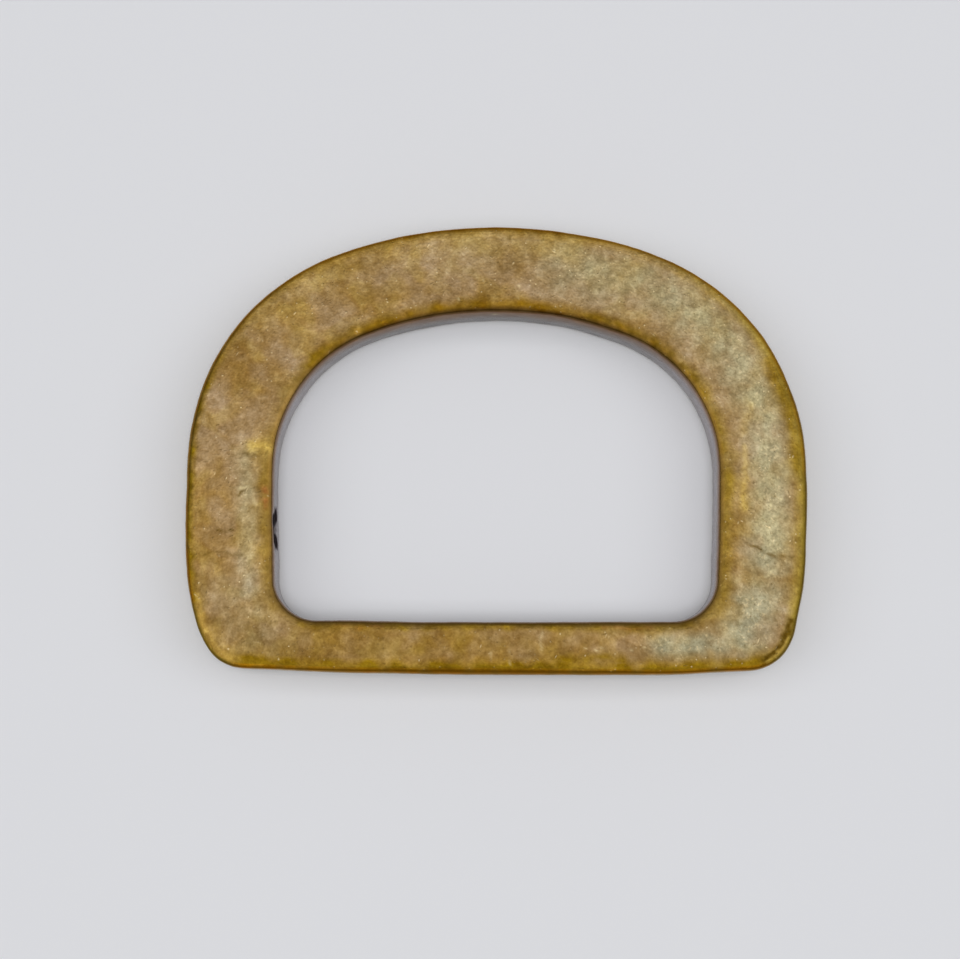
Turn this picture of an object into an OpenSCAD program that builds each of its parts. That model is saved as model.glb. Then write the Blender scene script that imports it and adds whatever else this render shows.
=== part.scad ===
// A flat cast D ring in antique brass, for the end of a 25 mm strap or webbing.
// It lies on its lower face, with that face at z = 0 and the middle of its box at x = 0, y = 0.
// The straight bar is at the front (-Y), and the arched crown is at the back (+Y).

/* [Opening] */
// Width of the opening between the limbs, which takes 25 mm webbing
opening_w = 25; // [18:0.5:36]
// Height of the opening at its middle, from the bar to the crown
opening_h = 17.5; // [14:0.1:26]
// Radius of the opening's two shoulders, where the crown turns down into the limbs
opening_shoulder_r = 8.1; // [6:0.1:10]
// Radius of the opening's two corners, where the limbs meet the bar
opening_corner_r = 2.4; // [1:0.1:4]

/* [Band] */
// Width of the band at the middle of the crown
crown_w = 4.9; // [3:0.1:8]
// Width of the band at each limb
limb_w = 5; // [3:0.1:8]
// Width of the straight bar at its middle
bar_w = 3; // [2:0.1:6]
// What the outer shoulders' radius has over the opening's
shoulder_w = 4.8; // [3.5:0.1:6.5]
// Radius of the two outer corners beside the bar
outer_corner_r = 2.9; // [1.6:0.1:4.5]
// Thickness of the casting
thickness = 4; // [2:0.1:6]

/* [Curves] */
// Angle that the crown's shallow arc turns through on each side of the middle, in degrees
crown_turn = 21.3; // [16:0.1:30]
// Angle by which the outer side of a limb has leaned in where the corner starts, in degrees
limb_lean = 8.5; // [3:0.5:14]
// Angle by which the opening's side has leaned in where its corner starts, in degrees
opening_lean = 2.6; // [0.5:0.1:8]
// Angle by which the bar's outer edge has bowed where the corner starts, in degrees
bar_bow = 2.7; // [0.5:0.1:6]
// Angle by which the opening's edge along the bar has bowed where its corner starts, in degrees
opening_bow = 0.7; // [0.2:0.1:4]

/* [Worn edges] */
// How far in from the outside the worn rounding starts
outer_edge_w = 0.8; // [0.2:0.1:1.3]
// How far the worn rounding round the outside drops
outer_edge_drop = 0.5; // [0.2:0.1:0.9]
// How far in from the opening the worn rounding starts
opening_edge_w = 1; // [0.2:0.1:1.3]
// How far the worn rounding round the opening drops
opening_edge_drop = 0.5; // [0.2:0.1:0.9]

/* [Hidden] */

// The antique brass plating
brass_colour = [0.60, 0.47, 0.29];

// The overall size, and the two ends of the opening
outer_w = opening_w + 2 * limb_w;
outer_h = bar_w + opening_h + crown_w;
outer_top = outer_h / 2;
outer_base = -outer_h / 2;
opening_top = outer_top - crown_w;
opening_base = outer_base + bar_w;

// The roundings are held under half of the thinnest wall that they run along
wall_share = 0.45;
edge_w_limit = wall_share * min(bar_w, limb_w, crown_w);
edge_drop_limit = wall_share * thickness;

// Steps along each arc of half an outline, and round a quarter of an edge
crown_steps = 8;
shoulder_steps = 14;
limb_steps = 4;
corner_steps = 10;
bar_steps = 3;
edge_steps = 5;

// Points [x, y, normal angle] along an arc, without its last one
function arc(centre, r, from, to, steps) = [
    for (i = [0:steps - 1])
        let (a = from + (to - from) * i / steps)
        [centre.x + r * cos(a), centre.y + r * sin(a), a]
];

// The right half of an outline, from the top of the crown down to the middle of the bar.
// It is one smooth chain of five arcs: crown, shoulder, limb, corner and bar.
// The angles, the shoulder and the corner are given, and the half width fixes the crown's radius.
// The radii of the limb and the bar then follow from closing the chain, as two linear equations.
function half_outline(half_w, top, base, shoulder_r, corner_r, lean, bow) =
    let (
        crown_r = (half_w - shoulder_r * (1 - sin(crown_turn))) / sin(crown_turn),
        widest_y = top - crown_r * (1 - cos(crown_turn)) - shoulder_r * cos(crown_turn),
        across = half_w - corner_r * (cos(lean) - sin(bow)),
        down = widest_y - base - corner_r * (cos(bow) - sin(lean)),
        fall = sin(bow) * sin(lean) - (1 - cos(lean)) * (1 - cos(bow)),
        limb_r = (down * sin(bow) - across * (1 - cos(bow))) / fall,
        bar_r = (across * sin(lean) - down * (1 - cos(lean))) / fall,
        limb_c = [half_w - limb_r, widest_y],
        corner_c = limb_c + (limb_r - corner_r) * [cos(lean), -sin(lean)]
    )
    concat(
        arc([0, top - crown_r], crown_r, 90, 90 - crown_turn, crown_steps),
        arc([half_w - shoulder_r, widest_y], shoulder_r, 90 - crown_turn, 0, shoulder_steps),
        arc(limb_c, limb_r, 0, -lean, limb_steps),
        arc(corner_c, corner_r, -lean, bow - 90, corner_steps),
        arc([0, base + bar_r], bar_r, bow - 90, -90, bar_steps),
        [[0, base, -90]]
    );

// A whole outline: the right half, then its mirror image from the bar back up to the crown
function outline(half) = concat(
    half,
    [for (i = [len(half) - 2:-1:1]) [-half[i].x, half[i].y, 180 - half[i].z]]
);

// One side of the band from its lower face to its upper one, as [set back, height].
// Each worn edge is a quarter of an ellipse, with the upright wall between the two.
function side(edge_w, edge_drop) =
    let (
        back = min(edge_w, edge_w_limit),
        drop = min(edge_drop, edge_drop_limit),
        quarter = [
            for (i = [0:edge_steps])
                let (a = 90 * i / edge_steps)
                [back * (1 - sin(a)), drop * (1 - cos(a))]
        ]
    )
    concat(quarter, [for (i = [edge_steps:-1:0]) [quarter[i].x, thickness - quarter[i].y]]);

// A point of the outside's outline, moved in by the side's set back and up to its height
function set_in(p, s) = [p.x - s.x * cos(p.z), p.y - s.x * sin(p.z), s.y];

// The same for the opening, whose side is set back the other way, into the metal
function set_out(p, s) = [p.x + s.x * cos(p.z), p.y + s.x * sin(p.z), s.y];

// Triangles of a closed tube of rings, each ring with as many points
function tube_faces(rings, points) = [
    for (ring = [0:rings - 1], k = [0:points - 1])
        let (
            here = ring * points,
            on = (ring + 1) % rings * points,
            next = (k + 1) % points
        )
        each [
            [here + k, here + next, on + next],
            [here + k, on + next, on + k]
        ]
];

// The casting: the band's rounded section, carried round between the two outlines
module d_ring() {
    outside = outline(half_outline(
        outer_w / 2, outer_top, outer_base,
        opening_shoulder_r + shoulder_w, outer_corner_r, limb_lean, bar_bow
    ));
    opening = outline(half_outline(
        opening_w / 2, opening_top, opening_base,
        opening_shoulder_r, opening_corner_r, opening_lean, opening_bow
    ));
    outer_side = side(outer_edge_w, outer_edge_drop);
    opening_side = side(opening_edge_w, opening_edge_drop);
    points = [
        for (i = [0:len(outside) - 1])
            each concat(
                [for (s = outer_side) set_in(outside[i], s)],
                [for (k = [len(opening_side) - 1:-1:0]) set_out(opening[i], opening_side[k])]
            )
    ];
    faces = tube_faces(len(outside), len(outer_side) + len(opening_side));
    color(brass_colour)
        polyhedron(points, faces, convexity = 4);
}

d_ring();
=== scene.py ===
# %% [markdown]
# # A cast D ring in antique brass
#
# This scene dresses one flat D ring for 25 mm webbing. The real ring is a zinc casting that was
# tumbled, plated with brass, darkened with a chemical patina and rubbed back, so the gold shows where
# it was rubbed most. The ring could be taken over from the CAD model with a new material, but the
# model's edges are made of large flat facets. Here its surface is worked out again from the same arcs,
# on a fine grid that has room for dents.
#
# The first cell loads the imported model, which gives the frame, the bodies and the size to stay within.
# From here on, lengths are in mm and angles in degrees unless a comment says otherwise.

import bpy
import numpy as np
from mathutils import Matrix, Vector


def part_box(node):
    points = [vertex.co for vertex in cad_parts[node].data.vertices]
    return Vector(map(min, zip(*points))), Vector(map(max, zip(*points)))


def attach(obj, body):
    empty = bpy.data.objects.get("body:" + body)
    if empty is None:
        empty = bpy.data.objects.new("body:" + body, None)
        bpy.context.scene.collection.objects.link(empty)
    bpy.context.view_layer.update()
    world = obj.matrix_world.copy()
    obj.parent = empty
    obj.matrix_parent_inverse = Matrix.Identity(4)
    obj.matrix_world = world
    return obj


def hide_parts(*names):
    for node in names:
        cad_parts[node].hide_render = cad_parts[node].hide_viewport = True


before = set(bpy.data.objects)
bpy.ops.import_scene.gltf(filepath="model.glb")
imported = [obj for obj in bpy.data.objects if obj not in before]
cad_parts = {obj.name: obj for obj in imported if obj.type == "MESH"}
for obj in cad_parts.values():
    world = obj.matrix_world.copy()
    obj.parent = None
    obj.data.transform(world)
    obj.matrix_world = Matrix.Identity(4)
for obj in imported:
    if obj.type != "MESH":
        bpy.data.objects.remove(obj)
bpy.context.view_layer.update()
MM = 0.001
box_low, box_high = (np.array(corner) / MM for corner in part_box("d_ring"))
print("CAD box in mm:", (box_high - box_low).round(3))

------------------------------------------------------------

* _WHAT YOU NEED TO DO_
Start with the line that holds "opening_side = side(opening_edge_w, opening_edge_drop);" and finish with the line that holds "obj.data.transform(world)". Transcribe each line in between exactly, and those two as well.

* _RESPONSE TO THE TASK_
    opening_side = side(opening_edge_w, opening_edge_drop);
    points = [
        for (i = [0:len(outside) - 1])
            each concat(
                [for (s = outer_side) set_in(outside[i], s)],
                [for (k = [len(opening_side) - 1:-1:0]) set_out(opening[i], opening_side[k])]
            )
    ];
    faces = tube_faces(len(outside), len(outer_side) + len(opening_side));
    color(brass_colour)
        polyhedron(points, faces, convexity = 4);
}

d_ring();
=== scene.py ===
# %% [markdown]
# # A cast D ring in antique brass
#
# This scene dresses one flat D ring for 25 mm webbing. The real ring is a zinc casting that was
# tumbled, plated with brass, darkened with a chemical patina and rubbed back, so the gold shows where
# it was rubbed most. The ring could be taken over from the CAD model with a new material, but the
# model's edges are made of large flat facets. Here its surface is worked out again from the same arcs,
# on a fine grid that has room for dents.
#
# The first cell loads the imported model, which gives the frame, the bodies and the size to stay within.
# From here on, lengths are in mm and angles in degrees unless a comment says otherwise.

import bpy
import numpy as np
from mathutils import Matrix, Vector


def part_box(node):
    points = [vertex.co for vertex in cad_parts[node].data.vertices]
    return Vector(map(min, zip(*points))), Vector(map(max, zip(*points)))


def attach(obj, body):
    empty = bpy.data.objects.get("body:" + body)
    if empty is None:
        empty = bpy.data.objects.new("body:" + body, None)
        bpy.context.scene.collection.objects.link(empty)
    bpy.context.view_layer.update()
    world = obj.matrix_world.copy()
    obj.parent = empty
    obj.matrix_parent_inverse = Matrix.Identity(4)
    obj.matrix_world = world
    return obj


def hide_parts(*names):
    for node in names:
        cad_parts[node].hide_render = cad_parts[node].hide_viewport = True


before = set(bpy.data.objects)
bpy.ops.import_scene.gltf(filepath="model.glb")
imported = [obj for obj in bpy.data.objects if obj not in before]
cad_parts = {obj.name: obj for obj in imported if obj.type == "MESH"}
for obj in cad_parts.values():
    world = obj.matrix_world.copy()
    obj.parent = None
    obj.data.transform(world)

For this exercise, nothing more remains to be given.